── Data block ──

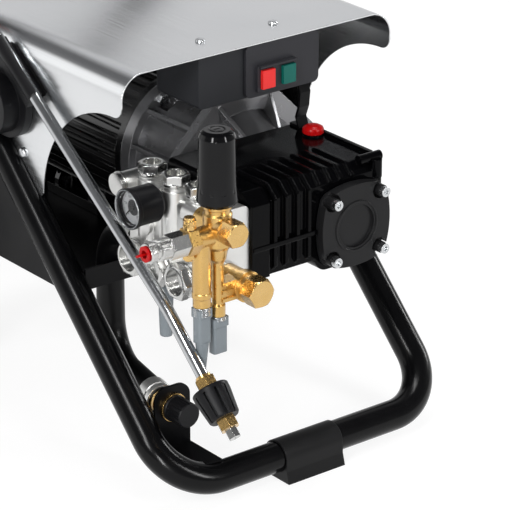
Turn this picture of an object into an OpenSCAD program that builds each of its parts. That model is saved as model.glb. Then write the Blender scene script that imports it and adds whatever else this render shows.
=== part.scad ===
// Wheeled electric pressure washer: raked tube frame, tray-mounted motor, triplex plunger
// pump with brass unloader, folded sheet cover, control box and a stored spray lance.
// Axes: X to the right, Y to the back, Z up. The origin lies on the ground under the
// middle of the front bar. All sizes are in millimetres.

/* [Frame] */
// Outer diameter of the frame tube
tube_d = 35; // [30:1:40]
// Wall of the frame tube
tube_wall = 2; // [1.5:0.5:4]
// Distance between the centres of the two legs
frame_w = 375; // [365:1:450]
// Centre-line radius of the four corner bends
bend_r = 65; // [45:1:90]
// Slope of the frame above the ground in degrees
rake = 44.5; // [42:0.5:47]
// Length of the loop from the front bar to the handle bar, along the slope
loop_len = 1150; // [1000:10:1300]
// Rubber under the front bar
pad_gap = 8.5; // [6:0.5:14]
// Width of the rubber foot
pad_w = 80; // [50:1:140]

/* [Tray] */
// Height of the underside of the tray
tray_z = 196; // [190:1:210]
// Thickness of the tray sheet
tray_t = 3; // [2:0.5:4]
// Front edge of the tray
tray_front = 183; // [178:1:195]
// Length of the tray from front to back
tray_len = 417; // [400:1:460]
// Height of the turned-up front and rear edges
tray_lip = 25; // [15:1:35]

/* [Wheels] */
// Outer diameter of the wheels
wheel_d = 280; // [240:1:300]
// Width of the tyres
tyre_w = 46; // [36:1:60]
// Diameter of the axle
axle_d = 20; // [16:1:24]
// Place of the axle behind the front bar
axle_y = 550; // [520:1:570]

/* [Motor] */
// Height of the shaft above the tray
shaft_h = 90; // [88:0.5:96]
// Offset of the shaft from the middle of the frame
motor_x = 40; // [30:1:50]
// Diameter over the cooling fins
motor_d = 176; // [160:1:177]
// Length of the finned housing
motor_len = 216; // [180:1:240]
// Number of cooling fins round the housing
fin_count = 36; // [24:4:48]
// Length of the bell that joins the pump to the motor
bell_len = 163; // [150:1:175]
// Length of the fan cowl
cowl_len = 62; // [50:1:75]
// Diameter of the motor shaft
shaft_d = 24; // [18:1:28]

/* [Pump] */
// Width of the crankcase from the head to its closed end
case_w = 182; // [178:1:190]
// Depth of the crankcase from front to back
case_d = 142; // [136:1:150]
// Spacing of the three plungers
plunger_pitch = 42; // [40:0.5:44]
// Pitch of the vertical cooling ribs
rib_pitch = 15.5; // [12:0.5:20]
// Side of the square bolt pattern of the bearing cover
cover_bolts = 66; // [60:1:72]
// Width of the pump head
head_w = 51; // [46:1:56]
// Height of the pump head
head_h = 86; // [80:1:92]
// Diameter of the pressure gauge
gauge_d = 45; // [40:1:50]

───

■ Aim of the task
Using the material above, quote the first line and each line after it, stopping at and including the line that holds "tray_lip = 25; // [15:1:35]".

■ Exercise answer
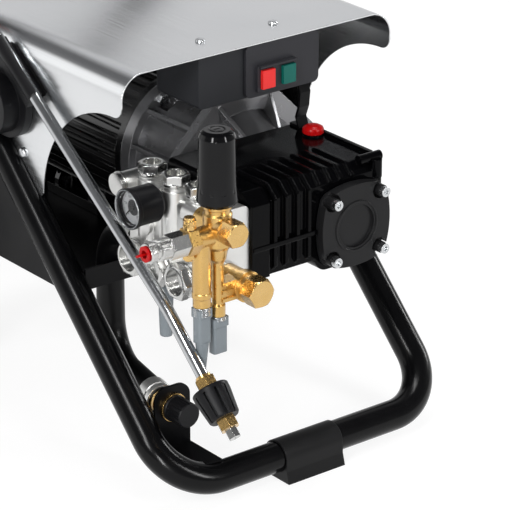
Turn this picture of an object into an OpenSCAD program that builds each of its parts. That model is saved as model.glb. Then write the Blender scene script that imports it and adds whatever else this render shows.
=== part.scad ===
// Wheeled electric pressure washer: raked tube frame, tray-mounted motor, triplex plunger
// pump with brass unloader, folded sheet cover, control box and a stored spray lance.
// Axes: X to the right, Y to the back, Z up. The origin lies on the ground under the
// middle of the front bar. All sizes are in millimetres.

/* [Frame] */
// Outer diameter of the frame tube
tube_d = 35; // [30:1:40]
// Wall of the frame tube
tube_wall = 2; // [1.5:0.5:4]
// Distance between the centres of the two legs
frame_w = 375; // [365:1:450]
// Centre-line radius of the four corner bends
bend_r = 65; // [45:1:90]
// Slope of the frame above the ground in degrees
rake = 44.5; // [42:0.5:47]
// Length of the loop from the front bar to the handle bar, along the slope
loop_len = 1150; // [1000:10:1300]
// Rubber under the front bar
pad_gap = 8.5; // [6:0.5:14]
// Width of the rubber foot
pad_w = 80; // [50:1:140]

/* [Tray] */
// Height of the underside of the tray
tray_z = 196; // [190:1:210]
// Thickness of the tray sheet
tray_t = 3; // [2:0.5:4]
// Front edge of the tray
tray_front = 183; // [178:1:195]
// Length of the tray from front to back
tray_len = 417; // [400:1:460]
// Height of the turned-up front and rear edges
tray_lip = 25; // [15:1:35]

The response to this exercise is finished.